Site A, insure any writes use odd numbers in unique field.

Site B, insure any writes use even numbers for unique field.

This avoids conflict.


Or allow writes in both datacenters with randomized tokens as keys. If you need datacenter-affinity for certain events, use one of the token bytes to encode the author datacenter. Updates that don't have to land in order can be written in an eventually consistent manner. Write a feed of changes in each datacenter and have the peers consume this update feed. Viola, partition-tolerant master-master with failover.


This is necessary but not sufficient to prevent issues. Sure, it will prevent auto increment key collisions, but unless you're using strict sessions everywhere you can run into other key consistency problems. For example if one master deletes a row while another updates it you'll end up with a missing key and stopped replication on the first one. (depends on the replication mode as well)

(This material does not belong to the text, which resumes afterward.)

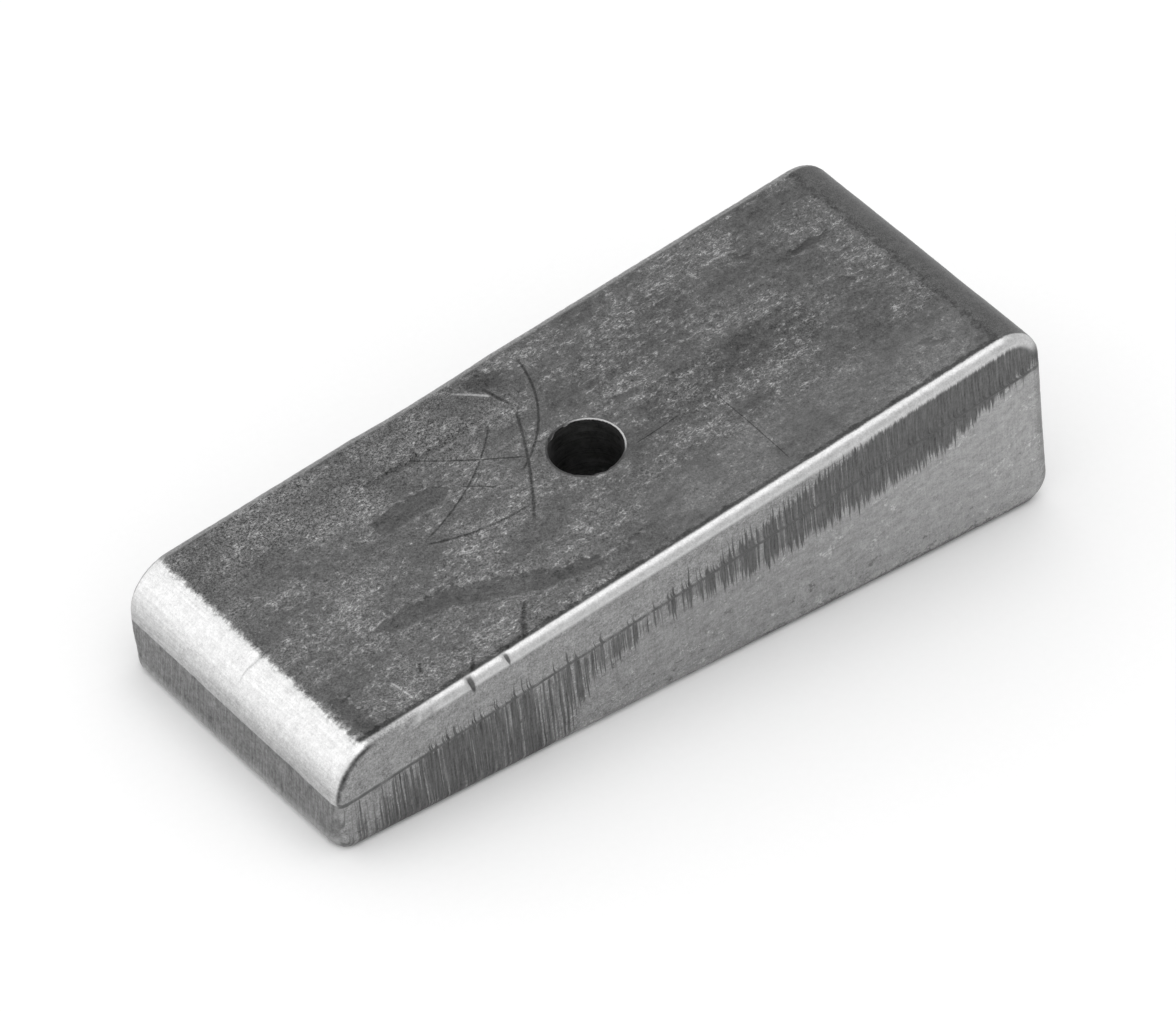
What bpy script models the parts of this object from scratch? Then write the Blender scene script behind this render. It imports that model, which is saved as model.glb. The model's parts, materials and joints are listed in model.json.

Doesn't this work only for an append-only structure?

If I'm updating existing records, and the MySQL master at Site A gets updated, then goes down before Site B is updated.. I've got an inconsistent setup.

Been thinking about Master-Master MySQL replication recently as we have a system that's duplicated and taken offline each summer (to run a summer camp), and looking for a way to sync changes in it back to the main 'live' MySQL database.


I do the same with tree nodes, works extremely well. Two active masters and one slave configured as master, conflicts are non-existant since I found out about this "trick".